• [Raw data]:

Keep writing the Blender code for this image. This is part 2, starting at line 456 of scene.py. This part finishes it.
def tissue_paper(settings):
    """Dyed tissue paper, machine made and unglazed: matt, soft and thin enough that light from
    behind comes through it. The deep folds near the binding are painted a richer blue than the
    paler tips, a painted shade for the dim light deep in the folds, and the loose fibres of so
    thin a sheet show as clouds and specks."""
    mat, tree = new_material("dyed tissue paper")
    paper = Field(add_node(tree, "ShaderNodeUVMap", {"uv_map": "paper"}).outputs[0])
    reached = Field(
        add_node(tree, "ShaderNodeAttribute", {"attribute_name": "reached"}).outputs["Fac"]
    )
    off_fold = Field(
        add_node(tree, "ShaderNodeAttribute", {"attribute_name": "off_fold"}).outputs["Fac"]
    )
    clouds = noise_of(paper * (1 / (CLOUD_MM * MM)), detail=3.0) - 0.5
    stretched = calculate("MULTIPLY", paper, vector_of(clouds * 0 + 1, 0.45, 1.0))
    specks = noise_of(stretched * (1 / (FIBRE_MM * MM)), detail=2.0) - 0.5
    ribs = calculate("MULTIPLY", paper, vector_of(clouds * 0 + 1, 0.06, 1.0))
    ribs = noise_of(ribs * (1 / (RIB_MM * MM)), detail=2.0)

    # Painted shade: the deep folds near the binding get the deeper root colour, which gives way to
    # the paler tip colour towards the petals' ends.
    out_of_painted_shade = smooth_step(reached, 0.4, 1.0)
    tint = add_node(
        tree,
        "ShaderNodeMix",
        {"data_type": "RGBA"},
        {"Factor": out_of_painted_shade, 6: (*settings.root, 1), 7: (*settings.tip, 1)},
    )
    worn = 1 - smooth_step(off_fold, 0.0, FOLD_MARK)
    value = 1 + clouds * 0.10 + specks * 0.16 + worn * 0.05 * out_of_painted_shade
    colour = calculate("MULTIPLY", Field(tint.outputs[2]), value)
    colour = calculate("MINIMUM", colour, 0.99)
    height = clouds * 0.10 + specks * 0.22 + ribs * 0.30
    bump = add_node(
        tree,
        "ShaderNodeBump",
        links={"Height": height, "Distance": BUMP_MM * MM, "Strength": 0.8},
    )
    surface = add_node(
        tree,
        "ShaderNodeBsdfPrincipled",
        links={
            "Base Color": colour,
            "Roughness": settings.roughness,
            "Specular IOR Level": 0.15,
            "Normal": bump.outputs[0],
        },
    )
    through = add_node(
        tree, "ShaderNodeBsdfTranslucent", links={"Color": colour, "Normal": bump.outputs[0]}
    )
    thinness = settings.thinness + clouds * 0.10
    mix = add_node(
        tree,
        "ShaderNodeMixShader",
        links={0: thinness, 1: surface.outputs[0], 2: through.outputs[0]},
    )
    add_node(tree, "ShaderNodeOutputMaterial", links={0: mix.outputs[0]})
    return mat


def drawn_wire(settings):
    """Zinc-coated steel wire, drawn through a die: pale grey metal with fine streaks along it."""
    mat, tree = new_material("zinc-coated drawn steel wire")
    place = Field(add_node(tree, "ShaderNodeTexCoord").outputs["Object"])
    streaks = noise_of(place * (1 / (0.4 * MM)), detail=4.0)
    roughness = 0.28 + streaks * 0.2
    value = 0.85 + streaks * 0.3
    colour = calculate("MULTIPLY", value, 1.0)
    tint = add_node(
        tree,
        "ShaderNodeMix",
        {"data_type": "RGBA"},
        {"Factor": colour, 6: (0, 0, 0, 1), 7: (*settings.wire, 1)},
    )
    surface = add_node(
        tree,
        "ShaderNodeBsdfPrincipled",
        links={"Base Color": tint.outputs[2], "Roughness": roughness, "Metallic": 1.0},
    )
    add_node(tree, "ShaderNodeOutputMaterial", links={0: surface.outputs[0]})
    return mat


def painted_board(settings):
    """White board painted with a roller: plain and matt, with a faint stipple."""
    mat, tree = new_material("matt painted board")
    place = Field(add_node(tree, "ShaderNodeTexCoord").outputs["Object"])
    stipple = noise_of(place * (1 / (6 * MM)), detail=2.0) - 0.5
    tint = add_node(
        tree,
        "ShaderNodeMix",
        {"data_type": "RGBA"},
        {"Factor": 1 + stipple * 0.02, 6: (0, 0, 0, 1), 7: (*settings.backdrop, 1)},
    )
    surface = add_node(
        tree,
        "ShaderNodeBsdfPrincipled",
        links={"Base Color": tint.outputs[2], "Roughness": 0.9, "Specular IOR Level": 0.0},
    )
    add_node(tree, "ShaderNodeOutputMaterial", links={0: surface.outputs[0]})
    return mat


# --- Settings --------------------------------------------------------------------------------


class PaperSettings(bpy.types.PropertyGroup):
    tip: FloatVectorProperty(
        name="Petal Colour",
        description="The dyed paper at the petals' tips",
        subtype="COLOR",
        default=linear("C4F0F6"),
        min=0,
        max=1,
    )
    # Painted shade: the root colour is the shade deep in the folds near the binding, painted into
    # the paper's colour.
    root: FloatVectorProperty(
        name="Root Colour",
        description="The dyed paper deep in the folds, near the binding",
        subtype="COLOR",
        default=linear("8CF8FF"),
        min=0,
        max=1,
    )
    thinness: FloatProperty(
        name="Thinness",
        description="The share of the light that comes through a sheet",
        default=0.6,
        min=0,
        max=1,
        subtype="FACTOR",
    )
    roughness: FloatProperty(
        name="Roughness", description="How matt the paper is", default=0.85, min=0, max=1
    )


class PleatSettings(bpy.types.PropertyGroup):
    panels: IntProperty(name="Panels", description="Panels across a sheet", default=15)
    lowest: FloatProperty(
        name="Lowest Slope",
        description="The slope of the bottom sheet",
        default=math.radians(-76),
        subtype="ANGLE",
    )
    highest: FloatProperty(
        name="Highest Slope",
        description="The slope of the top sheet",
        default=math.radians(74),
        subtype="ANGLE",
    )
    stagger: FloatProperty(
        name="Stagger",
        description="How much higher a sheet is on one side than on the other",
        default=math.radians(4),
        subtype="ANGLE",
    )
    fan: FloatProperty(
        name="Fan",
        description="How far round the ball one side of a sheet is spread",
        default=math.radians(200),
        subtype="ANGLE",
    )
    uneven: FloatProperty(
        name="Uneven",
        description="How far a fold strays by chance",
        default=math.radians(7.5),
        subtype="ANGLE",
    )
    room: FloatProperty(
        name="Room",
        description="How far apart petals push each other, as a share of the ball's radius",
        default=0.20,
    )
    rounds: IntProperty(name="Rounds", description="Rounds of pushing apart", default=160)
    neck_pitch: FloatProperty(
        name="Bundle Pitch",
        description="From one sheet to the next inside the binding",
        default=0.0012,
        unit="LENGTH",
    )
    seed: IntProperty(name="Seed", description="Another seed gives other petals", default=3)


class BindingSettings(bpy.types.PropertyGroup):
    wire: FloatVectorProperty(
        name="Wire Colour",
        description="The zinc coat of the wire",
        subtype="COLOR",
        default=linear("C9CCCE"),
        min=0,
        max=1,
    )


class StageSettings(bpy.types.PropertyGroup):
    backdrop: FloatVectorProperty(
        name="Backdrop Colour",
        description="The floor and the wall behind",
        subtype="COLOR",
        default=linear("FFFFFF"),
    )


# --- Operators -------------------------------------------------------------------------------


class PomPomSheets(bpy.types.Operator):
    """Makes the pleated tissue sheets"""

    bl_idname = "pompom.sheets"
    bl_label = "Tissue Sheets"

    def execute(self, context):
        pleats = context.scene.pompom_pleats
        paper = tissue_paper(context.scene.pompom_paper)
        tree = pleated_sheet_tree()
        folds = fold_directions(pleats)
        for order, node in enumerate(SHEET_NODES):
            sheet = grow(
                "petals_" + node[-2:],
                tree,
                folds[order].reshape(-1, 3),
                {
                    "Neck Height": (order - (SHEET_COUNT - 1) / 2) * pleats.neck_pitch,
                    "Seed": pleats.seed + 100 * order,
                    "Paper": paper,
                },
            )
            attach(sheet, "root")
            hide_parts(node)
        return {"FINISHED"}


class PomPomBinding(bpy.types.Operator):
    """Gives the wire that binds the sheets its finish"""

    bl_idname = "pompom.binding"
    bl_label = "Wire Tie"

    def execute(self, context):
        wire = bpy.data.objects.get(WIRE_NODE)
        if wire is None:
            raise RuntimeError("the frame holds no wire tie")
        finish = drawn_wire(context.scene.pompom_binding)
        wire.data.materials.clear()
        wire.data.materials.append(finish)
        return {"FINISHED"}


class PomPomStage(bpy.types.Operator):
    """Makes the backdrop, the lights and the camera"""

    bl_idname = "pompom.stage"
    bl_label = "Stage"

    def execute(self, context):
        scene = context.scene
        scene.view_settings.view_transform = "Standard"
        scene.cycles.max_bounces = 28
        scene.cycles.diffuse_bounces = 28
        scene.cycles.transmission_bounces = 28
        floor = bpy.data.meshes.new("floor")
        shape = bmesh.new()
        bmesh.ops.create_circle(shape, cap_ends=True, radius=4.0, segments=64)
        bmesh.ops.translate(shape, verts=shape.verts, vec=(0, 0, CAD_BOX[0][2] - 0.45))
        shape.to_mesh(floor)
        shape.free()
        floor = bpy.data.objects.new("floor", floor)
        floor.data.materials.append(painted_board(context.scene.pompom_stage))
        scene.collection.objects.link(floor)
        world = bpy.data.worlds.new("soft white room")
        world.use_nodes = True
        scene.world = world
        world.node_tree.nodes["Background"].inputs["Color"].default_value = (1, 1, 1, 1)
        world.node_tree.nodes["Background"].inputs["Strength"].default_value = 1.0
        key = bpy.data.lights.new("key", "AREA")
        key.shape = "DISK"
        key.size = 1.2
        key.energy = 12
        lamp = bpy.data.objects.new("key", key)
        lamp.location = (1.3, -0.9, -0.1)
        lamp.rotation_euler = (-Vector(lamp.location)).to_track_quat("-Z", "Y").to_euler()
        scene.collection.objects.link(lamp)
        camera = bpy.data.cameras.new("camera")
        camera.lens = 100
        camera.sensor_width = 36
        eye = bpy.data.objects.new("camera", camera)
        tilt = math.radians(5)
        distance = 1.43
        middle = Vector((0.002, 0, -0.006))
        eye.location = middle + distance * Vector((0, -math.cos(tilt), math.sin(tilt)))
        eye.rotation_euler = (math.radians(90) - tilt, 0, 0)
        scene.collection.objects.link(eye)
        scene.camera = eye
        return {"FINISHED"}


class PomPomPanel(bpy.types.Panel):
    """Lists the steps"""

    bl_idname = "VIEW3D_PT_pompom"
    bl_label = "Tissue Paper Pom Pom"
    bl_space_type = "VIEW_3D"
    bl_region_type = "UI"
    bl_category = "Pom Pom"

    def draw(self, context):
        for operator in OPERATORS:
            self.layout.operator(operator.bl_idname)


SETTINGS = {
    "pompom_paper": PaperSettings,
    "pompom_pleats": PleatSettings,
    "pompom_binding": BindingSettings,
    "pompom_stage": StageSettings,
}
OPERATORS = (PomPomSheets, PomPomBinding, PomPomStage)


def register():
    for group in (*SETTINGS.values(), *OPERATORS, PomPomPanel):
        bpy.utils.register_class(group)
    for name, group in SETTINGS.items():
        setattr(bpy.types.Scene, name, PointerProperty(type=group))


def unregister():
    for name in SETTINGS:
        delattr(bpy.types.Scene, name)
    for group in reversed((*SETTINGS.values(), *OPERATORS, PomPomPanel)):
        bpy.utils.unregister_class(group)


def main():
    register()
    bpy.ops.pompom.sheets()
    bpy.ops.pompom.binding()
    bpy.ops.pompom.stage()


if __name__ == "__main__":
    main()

• [To be done]: Return the opening line of the data and every line after it through the line containing "ribs = noise_of(ribs", please, exactly as written and with nothing added.

• [Solution to the exercise]:
Keep writing the Blender code for this image. This is part 2, starting at line 456 of scene.py. This part finishes it.
def tissue_paper(settings):
    """Dyed tissue paper, machine made and unglazed: matt, soft and thin enough that light from
    behind comes through it. The deep folds near the binding are painted a richer blue than the
    paler tips, a painted shade for the dim light deep in the folds, and the loose fibres of so
    thin a sheet show as clouds and specks."""
    mat, tree = new_material("dyed tissue paper")
    paper = Field(add_node(tree, "ShaderNodeUVMap", {"uv_map": "paper"}).outputs[0])
    reached = Field(
        add_node(tree, "ShaderNodeAttribute", {"attribute_name": "reached"}).outputs["Fac"]
    )
    off_fold = Field(
        add_node(tree, "ShaderNodeAttribute", {"attribute_name": "off_fold"}).outputs["Fac"]
    )
    clouds = noise_of(paper * (1 / (CLOUD_MM * MM)), detail=3.0) - 0.5
    stretched = calculate("MULTIPLY", paper, vector_of(clouds * 0 + 1, 0.45, 1.0))
    specks = noise_of(stretched * (1 / (FIBRE_MM * MM)), detail=2.0) - 0.5
    ribs = calculate("MULTIPLY", paper, vector_of(clouds * 0 + 1, 0.06, 1.0))
    ribs = noise_of(ribs * (1 / (RIB_MM * MM)), detail=2.0)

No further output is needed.